Already, an earlier attempt to reproduce the results of [4] could not confirm them [3]. Also, in the present study, the very tight linear relationship found by [4] between the residual stiffness derived from static load tests and the loss of section modulus estimated from the photogrammetric analysis of sonic tomograms could not be confirmed.

5. Conclusions

Sonic tomography and static load tests cannot replace each other, but they can complement each other. For example, tomography can help to determine the best load direction before a static load test is undertaken. After the static load test, tomography can provide a significant contribution to the prediction of the further development of damage, e.g., resulting from decay.

A tomogram can also be used to better select reference values for wood properties in static load tests. Despite the fact that radial stress wave propagation cannot predict wood properties in the axial direction, it may be possible to demonstrate that the stem has no hidden damage. If the stem has a rather regular elliptical shape, the apparent modulus of elasticity measured with strain sensors during the static load test can be used to adapt elastic wood properties for the evaluation of the test.

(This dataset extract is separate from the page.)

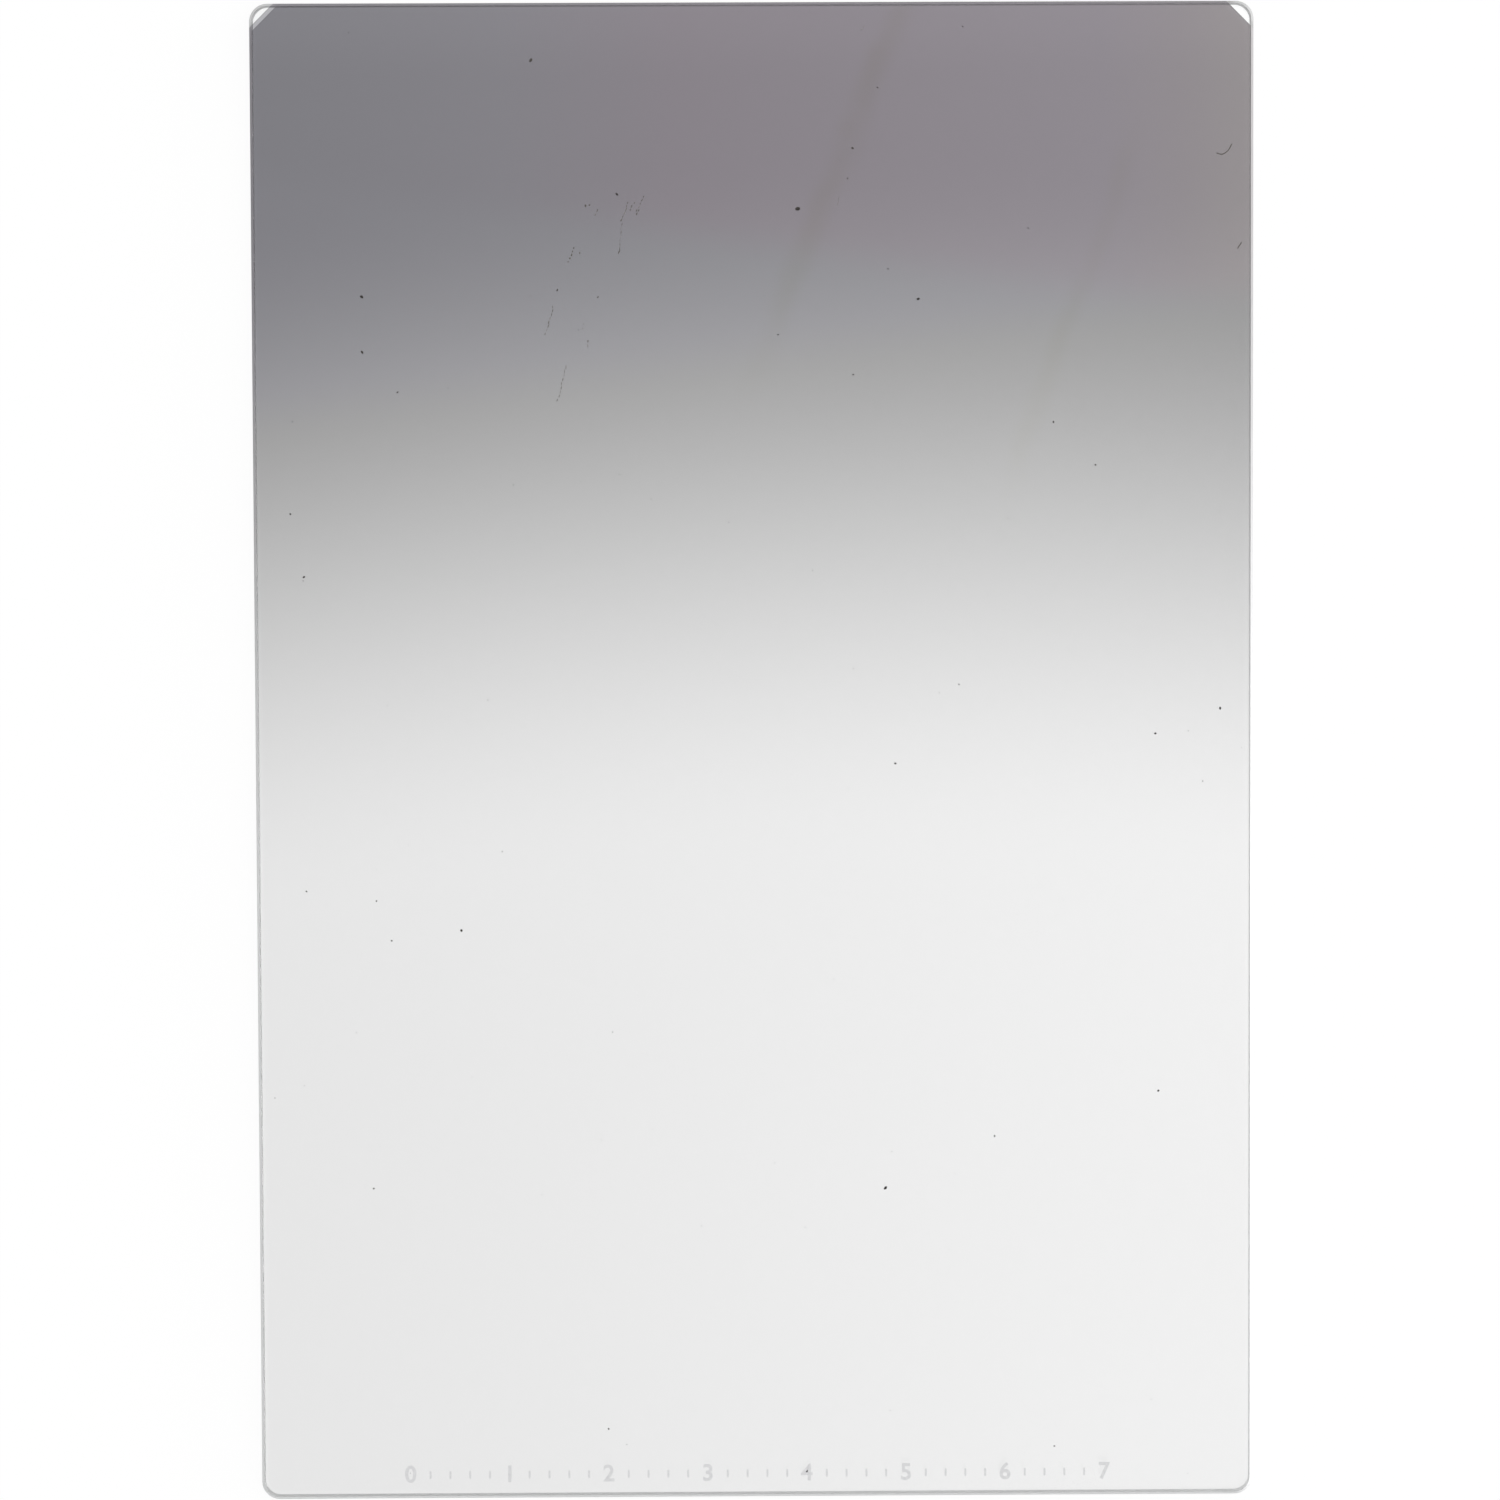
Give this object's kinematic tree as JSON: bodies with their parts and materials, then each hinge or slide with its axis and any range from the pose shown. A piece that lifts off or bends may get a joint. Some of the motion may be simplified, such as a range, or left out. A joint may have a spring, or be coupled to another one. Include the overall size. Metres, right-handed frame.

On the other hand, static load tests can be used to verify the results of tomography with respect to the actual deformation of the representative fibers in the periphery of the stem. Due to the inclusion of a wind load estimate in the analysis of static load tests, the assessment of fracture safety is based not only on a measure of relative strength loss compared to an intact section but also on the safety reserves that a mature tree may have accumulated, for example, by increasing its stem diameter before any major damage occurs to the load-bearing structure and as it continuously compensates for such damages by adaptively increasing its annual incremental growth.